» **TASK STATEMENT**:
In the listing that follows, the range to quote begins at the line that has "fireback_plate();" and ends after the line that has "for node in"; quote it verbatim and add nothing.

» **MATERIAL PROVIDED**:
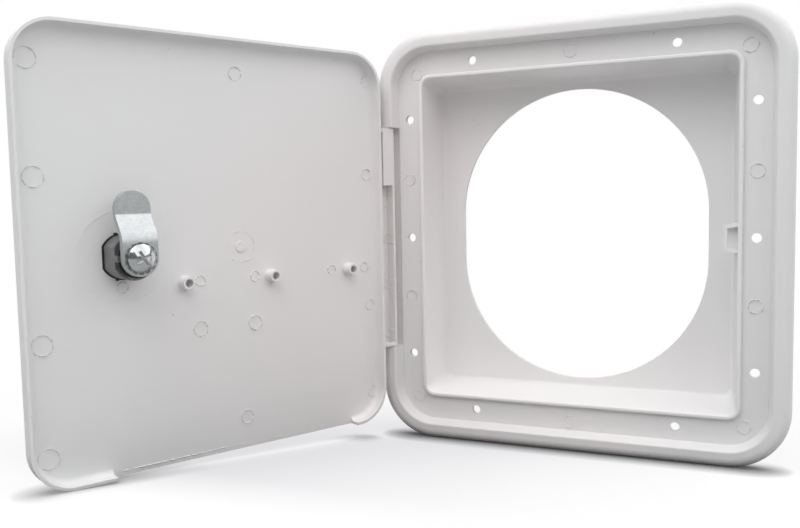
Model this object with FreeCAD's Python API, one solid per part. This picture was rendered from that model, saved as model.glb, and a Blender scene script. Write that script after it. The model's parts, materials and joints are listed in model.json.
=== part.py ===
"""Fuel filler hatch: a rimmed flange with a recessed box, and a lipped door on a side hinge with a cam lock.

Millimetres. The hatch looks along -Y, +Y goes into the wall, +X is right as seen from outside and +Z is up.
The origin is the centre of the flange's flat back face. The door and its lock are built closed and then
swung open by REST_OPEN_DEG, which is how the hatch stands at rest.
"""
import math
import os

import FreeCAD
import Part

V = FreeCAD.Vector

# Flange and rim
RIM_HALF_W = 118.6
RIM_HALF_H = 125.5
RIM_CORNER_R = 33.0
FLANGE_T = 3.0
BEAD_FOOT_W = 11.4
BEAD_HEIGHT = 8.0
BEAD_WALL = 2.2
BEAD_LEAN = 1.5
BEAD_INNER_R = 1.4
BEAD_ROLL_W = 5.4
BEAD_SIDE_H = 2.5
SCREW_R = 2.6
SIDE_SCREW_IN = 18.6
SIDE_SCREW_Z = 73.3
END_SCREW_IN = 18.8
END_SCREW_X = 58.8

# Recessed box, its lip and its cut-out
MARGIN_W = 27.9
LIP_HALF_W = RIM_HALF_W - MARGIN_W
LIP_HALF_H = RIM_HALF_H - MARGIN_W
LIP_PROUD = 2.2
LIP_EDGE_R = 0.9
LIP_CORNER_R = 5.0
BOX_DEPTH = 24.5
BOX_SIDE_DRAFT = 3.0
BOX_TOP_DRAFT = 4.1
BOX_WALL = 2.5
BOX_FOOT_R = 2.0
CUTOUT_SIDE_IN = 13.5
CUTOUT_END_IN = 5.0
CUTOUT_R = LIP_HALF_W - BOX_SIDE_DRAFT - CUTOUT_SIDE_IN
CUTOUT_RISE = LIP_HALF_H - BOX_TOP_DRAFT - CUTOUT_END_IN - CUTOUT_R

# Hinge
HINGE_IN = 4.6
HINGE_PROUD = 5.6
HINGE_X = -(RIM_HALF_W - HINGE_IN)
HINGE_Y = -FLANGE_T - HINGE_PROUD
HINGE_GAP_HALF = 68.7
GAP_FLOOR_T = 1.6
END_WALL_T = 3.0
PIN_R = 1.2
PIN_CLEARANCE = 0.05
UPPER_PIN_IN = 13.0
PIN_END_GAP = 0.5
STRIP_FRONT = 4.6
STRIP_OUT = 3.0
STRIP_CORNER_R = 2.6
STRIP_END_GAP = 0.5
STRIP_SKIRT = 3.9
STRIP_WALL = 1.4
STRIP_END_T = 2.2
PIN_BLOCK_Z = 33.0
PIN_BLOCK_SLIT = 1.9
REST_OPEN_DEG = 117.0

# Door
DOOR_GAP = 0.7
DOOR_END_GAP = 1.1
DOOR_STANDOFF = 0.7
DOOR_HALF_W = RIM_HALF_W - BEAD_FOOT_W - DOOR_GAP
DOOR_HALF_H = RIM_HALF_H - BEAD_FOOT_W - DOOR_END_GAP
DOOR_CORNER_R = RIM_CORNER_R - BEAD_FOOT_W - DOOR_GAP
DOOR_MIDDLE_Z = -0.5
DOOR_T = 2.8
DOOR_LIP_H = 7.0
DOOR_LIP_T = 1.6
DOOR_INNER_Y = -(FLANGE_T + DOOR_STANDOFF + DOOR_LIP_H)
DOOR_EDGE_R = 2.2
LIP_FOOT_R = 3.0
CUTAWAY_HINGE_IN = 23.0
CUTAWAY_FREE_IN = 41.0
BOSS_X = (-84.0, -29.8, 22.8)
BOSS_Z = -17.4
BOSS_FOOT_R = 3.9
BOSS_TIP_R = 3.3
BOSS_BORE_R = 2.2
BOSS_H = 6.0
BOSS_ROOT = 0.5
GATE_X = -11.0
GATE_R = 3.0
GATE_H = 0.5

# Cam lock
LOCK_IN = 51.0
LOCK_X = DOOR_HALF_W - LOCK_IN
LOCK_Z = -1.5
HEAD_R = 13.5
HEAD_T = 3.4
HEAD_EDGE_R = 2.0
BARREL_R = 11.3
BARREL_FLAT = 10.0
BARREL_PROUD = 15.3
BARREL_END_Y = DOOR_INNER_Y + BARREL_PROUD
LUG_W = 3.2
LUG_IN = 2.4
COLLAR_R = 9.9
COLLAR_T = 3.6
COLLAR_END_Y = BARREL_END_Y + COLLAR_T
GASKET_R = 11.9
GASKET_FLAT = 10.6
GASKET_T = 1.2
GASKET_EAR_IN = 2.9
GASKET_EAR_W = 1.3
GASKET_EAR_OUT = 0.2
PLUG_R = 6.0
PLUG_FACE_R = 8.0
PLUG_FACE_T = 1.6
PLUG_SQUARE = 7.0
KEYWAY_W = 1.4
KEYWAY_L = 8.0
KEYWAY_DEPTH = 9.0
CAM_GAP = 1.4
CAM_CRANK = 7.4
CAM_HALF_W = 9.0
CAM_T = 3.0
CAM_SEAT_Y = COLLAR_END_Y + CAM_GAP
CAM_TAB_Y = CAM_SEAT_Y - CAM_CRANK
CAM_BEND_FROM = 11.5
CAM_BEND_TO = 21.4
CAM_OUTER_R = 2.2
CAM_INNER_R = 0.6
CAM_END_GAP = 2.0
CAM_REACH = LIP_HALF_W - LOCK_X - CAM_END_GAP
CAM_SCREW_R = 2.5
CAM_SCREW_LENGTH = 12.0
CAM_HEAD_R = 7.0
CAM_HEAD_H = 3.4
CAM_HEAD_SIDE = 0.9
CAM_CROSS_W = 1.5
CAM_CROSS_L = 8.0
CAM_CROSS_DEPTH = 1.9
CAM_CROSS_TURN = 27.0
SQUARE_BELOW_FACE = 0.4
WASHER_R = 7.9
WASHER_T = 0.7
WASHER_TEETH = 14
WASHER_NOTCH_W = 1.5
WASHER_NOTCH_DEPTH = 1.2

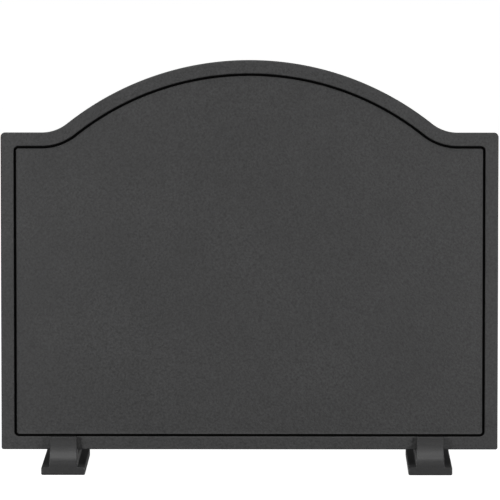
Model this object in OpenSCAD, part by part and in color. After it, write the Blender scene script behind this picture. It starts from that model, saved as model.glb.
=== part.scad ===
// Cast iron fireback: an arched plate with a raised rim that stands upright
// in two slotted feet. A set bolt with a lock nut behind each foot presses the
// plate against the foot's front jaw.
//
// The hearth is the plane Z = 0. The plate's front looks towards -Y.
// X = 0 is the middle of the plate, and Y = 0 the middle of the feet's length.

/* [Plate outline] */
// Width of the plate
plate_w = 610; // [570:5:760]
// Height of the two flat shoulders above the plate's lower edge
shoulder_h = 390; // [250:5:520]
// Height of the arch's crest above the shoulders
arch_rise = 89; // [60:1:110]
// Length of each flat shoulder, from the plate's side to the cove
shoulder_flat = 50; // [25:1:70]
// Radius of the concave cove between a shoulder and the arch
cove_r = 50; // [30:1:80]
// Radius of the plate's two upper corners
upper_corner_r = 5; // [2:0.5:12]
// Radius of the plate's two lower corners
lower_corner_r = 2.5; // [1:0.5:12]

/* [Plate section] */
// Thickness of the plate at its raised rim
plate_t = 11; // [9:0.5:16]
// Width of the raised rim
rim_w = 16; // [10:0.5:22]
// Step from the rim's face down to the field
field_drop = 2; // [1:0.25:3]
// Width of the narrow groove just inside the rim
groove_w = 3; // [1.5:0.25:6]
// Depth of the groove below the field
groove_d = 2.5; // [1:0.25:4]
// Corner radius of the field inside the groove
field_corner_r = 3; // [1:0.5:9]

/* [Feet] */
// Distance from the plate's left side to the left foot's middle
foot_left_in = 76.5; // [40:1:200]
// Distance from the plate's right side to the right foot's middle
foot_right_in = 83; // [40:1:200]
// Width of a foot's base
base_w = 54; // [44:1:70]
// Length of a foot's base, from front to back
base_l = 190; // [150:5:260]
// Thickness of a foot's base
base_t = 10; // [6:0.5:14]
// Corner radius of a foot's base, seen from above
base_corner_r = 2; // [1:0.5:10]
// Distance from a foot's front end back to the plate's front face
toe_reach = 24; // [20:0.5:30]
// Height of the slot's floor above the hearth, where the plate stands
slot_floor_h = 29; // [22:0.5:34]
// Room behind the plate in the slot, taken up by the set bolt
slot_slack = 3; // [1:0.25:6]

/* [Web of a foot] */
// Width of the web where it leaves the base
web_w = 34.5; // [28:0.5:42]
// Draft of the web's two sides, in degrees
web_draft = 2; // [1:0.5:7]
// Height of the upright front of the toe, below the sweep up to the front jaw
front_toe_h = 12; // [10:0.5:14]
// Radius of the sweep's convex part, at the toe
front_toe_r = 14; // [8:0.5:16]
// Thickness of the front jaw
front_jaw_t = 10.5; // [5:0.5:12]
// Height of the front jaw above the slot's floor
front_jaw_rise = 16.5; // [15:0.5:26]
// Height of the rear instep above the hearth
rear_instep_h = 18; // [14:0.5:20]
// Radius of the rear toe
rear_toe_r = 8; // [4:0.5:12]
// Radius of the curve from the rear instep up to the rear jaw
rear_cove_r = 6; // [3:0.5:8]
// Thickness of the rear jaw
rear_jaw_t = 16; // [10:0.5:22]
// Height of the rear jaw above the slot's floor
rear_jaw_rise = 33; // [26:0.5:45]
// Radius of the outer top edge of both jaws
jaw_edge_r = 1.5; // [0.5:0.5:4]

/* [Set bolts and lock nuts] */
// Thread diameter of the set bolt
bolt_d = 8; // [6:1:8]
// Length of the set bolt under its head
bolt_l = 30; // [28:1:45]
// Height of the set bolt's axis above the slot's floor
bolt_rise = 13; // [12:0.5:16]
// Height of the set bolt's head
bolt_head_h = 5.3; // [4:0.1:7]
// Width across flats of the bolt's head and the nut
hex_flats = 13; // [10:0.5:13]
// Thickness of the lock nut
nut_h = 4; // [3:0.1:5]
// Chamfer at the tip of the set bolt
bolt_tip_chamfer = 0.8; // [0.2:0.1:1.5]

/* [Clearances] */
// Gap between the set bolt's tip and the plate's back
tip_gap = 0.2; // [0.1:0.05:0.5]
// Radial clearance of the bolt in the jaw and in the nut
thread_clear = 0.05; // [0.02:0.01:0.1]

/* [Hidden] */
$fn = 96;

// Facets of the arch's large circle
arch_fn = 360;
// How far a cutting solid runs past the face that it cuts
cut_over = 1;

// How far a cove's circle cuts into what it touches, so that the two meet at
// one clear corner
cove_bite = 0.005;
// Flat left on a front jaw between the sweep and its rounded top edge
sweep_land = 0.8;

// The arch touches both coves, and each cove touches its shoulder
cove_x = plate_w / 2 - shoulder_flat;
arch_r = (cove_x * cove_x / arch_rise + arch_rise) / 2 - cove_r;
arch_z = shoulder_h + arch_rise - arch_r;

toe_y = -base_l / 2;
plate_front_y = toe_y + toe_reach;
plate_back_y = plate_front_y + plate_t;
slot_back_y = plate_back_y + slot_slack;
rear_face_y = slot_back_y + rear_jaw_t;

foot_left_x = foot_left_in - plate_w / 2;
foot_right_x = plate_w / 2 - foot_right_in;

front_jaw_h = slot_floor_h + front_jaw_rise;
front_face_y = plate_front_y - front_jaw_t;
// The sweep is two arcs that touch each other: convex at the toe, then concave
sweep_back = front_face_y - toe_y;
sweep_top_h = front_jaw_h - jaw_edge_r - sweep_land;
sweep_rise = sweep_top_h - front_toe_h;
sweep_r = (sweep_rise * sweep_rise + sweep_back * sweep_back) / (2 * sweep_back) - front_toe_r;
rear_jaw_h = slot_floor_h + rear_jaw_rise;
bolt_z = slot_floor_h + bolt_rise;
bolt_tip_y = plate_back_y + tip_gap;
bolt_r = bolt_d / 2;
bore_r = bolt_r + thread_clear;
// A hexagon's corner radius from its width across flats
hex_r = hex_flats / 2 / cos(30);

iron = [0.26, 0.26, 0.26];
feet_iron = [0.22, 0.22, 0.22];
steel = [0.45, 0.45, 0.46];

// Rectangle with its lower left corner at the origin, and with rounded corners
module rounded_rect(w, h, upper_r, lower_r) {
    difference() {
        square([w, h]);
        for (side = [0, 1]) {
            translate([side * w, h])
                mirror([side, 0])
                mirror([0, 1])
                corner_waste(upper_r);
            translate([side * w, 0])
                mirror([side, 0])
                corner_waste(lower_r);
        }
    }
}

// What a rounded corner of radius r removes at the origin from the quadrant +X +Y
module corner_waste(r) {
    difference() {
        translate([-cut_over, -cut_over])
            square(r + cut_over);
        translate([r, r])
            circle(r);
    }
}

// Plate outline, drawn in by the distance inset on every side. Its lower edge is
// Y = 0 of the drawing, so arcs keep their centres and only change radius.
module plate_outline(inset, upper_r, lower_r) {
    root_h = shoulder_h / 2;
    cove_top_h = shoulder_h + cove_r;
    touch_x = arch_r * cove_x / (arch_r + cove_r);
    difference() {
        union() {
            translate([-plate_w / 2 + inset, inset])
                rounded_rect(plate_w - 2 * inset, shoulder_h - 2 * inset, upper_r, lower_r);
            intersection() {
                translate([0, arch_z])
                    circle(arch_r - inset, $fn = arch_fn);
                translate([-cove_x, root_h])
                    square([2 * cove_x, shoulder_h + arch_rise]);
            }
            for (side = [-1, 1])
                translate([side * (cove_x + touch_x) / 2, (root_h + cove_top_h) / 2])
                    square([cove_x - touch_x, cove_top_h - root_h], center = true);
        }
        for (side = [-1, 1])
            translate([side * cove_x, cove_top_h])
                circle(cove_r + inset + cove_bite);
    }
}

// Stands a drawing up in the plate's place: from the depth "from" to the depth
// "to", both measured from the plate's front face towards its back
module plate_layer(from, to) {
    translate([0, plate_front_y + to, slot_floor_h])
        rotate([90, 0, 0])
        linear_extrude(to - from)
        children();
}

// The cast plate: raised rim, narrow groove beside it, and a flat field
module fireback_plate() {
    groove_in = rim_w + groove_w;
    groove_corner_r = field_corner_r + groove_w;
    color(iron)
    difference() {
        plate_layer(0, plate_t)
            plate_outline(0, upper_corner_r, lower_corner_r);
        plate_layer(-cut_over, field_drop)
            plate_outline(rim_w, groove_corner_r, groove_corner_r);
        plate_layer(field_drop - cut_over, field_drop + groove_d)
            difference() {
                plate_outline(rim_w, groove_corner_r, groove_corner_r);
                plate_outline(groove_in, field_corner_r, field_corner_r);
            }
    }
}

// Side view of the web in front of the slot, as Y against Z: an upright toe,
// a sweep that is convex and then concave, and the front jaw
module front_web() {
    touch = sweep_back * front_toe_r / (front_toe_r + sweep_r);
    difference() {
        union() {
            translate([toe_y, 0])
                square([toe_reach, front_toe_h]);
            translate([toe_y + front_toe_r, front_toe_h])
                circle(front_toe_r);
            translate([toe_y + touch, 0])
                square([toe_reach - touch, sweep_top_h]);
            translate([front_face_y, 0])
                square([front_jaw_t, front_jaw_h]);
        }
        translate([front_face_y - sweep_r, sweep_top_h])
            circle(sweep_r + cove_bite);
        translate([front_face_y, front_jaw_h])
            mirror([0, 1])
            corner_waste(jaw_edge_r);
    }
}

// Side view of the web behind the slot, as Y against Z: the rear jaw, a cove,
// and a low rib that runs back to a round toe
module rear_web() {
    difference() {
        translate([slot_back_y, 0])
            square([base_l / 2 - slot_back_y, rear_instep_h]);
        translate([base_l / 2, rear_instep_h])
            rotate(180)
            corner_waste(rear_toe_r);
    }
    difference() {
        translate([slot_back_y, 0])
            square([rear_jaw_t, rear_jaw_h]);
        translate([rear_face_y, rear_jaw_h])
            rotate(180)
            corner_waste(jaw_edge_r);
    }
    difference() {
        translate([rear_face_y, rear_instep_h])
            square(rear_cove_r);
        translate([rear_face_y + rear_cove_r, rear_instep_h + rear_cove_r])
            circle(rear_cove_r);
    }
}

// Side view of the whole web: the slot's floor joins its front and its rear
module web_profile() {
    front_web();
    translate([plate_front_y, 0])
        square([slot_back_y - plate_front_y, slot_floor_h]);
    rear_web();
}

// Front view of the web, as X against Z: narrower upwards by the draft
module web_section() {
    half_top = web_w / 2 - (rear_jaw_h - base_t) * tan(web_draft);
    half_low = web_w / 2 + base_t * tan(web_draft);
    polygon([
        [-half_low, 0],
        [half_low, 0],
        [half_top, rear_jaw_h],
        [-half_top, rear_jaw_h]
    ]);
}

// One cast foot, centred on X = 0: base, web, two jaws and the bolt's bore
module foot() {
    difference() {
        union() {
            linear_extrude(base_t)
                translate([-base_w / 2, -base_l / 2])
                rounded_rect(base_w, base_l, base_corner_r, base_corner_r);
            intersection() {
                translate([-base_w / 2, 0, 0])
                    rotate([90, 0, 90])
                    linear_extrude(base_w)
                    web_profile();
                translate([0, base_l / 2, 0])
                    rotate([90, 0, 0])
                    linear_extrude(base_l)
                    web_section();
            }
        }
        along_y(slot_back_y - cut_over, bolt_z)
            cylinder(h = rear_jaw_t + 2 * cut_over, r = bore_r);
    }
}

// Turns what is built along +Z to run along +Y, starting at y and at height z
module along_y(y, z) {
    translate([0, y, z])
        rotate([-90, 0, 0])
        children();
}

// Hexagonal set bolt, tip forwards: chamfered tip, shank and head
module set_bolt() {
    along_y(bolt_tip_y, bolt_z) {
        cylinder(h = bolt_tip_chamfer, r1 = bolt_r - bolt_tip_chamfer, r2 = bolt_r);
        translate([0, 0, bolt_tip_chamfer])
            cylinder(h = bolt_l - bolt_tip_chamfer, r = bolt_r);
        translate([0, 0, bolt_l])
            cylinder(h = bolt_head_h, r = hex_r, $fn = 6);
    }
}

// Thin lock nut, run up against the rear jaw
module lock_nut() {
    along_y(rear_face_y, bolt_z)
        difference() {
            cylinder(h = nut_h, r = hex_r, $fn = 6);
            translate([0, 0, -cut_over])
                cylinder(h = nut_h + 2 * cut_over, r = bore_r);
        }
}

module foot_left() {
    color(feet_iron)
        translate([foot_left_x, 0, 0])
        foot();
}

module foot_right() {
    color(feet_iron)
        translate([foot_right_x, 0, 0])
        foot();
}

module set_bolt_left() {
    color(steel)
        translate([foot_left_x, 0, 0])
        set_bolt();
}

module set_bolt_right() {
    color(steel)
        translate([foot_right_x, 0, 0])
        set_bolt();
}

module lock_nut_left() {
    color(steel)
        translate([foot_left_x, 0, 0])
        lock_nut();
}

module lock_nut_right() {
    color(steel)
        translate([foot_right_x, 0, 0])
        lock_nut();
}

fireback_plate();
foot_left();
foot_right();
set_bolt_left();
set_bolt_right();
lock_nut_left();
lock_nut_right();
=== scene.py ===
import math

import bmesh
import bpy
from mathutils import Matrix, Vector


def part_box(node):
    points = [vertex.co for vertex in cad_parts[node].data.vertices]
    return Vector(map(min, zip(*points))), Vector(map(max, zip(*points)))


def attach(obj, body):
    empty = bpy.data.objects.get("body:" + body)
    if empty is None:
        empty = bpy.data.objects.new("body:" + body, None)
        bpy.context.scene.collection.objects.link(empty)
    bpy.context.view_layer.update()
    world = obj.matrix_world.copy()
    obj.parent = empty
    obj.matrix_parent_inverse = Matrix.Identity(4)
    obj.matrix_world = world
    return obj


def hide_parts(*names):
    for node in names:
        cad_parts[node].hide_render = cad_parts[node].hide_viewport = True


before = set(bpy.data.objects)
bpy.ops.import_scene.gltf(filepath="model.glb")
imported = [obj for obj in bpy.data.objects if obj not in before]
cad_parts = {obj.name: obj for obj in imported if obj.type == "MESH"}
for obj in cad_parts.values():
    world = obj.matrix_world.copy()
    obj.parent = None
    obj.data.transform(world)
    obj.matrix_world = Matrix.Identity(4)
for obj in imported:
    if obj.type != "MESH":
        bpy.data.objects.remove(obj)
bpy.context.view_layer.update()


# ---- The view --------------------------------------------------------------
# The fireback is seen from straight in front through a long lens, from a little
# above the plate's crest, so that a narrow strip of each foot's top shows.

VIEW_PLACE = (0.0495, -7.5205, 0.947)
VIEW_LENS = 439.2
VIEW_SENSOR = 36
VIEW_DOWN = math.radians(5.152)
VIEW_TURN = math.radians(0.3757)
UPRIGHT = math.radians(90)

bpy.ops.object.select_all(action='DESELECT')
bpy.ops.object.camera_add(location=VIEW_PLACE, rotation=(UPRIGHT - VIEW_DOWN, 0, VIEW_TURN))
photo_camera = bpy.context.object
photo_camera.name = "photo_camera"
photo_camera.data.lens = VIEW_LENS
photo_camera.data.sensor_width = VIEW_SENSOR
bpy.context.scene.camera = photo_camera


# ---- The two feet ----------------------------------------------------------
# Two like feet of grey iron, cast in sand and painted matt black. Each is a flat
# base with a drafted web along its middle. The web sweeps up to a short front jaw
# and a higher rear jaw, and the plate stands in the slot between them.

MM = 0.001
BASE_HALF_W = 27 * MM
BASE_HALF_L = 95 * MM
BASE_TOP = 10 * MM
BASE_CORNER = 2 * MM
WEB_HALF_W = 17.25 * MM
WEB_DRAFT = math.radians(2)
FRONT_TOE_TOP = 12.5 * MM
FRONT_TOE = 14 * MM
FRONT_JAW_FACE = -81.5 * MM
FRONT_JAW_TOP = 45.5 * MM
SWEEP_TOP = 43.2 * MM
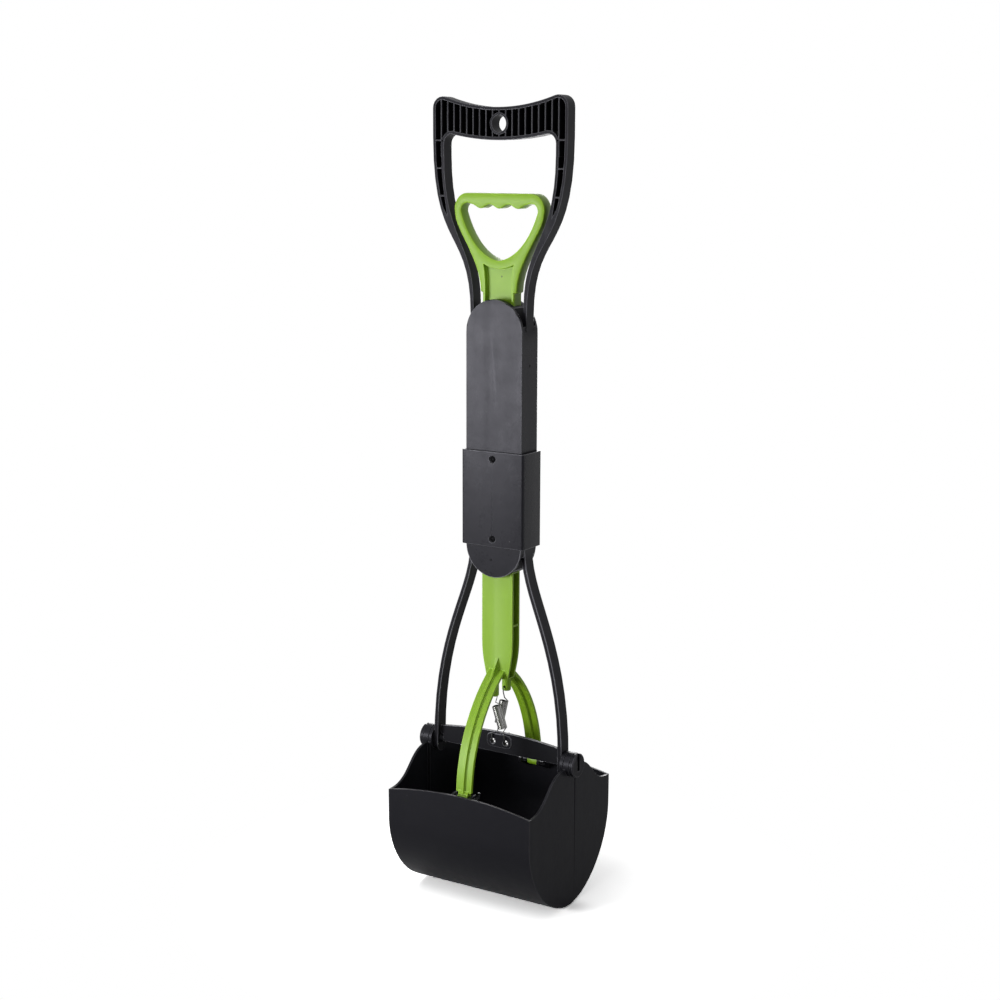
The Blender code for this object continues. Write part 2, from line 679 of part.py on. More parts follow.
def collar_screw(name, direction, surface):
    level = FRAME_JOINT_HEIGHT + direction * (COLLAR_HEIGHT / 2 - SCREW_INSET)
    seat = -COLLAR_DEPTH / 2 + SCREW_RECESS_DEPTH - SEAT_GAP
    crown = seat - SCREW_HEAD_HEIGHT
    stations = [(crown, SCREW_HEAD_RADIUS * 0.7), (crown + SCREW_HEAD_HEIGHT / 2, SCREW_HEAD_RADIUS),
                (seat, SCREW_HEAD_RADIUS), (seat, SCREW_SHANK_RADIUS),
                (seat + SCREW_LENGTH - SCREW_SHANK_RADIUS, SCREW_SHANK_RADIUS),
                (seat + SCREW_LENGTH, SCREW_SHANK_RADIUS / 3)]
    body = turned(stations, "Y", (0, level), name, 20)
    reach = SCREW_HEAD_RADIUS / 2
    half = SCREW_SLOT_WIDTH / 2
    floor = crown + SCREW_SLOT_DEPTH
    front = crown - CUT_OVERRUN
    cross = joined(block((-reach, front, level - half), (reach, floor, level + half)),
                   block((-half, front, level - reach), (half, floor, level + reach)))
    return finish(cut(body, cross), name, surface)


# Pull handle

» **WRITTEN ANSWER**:
fireback_plate();
foot_left();
foot_right();
set_bolt_left();
set_bolt_right();
lock_nut_left();
lock_nut_right();
=== scene.py ===
import math

import bmesh
import bpy
from mathutils import Matrix, Vector


def part_box(node):
    points = [vertex.co for vertex in cad_parts[node].data.vertices]
    return Vector(map(min, zip(*points))), Vector(map(max, zip(*points)))


def attach(obj, body):
    empty = bpy.data.objects.get("body:" + body)
    if empty is None:
        empty = bpy.data.objects.new("body:" + body, None)
        bpy.context.scene.collection.objects.link(empty)
    bpy.context.view_layer.update()
    world = obj.matrix_world.copy()
    obj.parent = empty
    obj.matrix_parent_inverse = Matrix.Identity(4)
    obj.matrix_world = world
    return obj


def hide_parts(*names):
    for node in names:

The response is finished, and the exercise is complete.